Here and elsewhere, Jesus differentiates himself from false prophets, the kind condemned in Jeremiah 6 who “healed the wounds of [God’s] people lightly, saying, ‘Peace, peace, where there is no peace.’” When Jeremiah spoke this message, Jerusalem was under siege. He tells us the mark of a true prophet is to name the threats, to reinforce the urgency of trust and obedience, and to raise the stakes on the imperative of undivided love for God and neighbor.
False prophets won’t take such risks. They offer what John Stott calls an “amoral optimism,” a “denial that God was the God of judgment as well as of steadfast love and mercy.” They offer a false sense of security propped up by a refusal to name the weight of sins and sorrows.
True prophets, by contrast, warn. They preach for a decision. Far from dissolving the dividing lines between good and evil, justice and injustice, holiness and sin, they reinforce them. This is what Jesus does when he climbs the mountain and begins to preach. He reveals a God more gracious and compassionate than the false prophets dared dream, yet his message includes warnings. Jesus warns with severity and frequency. He warns as the conclusion to his greatest sermon of all.
Warnings Rooted in Love
Why does Jesus warn? Because he loves us. In the face of real danger, warning is the definition of love. Not to warn is indifference. Only an unloving God wouldn’t warn. Jesus warns because he knows both the true depths of sin’s destruction and the true heights of God’s mercy. He knows the threats that lay siege to our lives are profound and that their defeat necessitated his death. So Jesus speaks with warnings of perfect love.
In the face of real danger, warning is the definition of love.
Immediately after his warning against listening to false prophets, Jesus gives the sermon’s final words in the parable of the two houses (Matt. 7:24–27). He doesn’t mention differences between the two houses in themselves. Jesus assumes perfect symmetry in the blueprints. Both houses are built for shelter, and both are threatened by the storm. One thing makes the difference between endurance and destruction: the foundation. It’s listening to Jesus or not. “Everyone then who hears these words of mine and does them will be like a wise man who built his house on the rock” (v. 24). This house stands when it’s sieged. The other was built on a lesser foundation, and “great was the fall of it” (v. 27).

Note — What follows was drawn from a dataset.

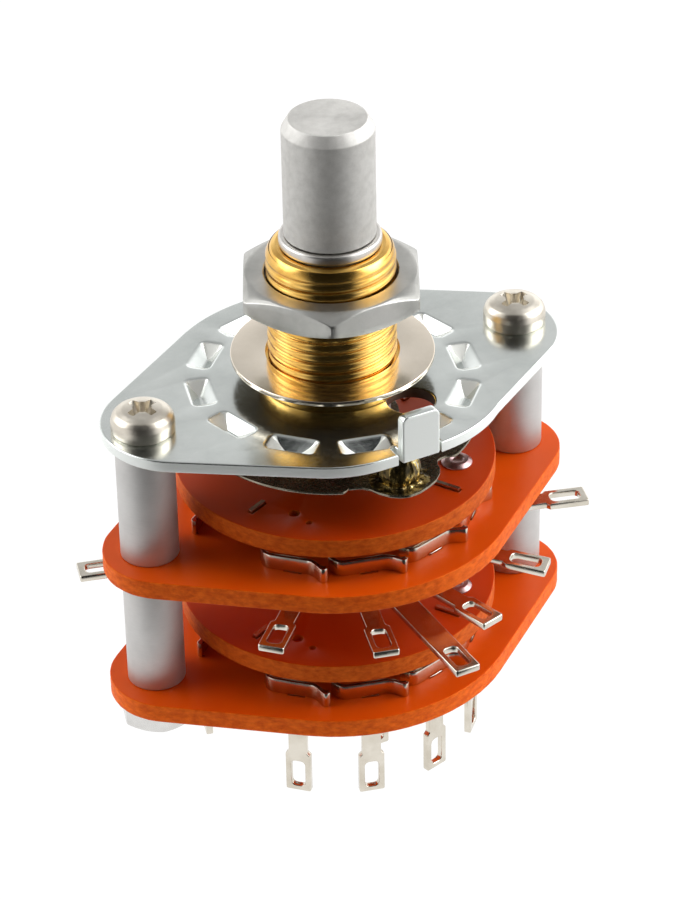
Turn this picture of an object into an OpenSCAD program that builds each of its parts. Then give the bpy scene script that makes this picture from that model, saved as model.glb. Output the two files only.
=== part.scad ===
// Two-deck open-frame rotary switch for a panel: a shaft in a threaded
// bushing, an index plate with detent pits, and two laminate decks held on
// two long screws. Millimetres. +Z points up the shaft, and z = 0 is the top
// of the flat washer, where the back of the panel sits. X runs through the
// two long screws.

/* [Shaft and bushing] */
// Radius of the shaft
shaft_r = 3.175; // [3.0:0.005:3.3]
// Height of the shaft's tip above the panel seat
shaft_tip_z = 18; // [14:0.1:30]
// Radius of the bushing's thread
thread_r = 4.5; // [4.3:0.05:4.6]
// Height of the bushing above the panel seat
bushing_h = 8.45; // [7:0.05:9]
// Radial clearance of the shaft in its bushing
shaft_gap = 0.045; // [0.02:0.005:0.08]
// Radius of the bushing's shoulder
shoulder_r = 5.2; // [5.0:0.1:6.0]

/* [Mounting hardware] */
// Outer diameter of the flat washer
washer_od = 14.2; // [12:0.1:15]
// Thickness of the flat washer
washer_t = 0.35; // [0.3:0.05:0.5]
// Width of the mounting nut across its flats
nut_af = 12; // [11:0.5:14]
// Thickness of the mounting nut
nut_h = 2; // [1.5:0.1:2.2]
// Height of the mounting nut's underside above the panel seat
nut_z = 4.35; // [1:0.05:4.6]

/* [Front plate] */
// Radius of the round part of the plate
plate_r = 12.1; // [11.8:0.05:12.4]
// Thickness of the plate
plate_t = 0.85; // [0.8:0.05:1.0]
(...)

If we want to enjoy a lifetime of faith, where the trajectory isn’t a fall from early euphoria into apathy or malaise but rather a rise into godly character and joy, then we must heed Jesus’s warnings. And not only heed them—love them. For they’re warnings rooted in love.
Signposts of Life
Back at Yellowstone, high above the waterfall, as the earth underneath my feet plummeted into the river below, I turned and slammed my hands into the dirt. By God’s grace, I was able to hang on. Trembling, I stumbled back to the fence and climbed over. I was shaken to my core. When I got back on the path, my perception of the warning signs had been transformed. I no longer thought, What a repressive fence, but rather, Thank God this is here.
We should respond similarly to Jesus’s warnings. They aren’t fences of repression; they’re fences of joy. Signposts of life, not death. The ground will give way beneath a life built on anything else. Thank God, our Rock is immovable, and when his warnings are heeded, no sieging storm will overcome us.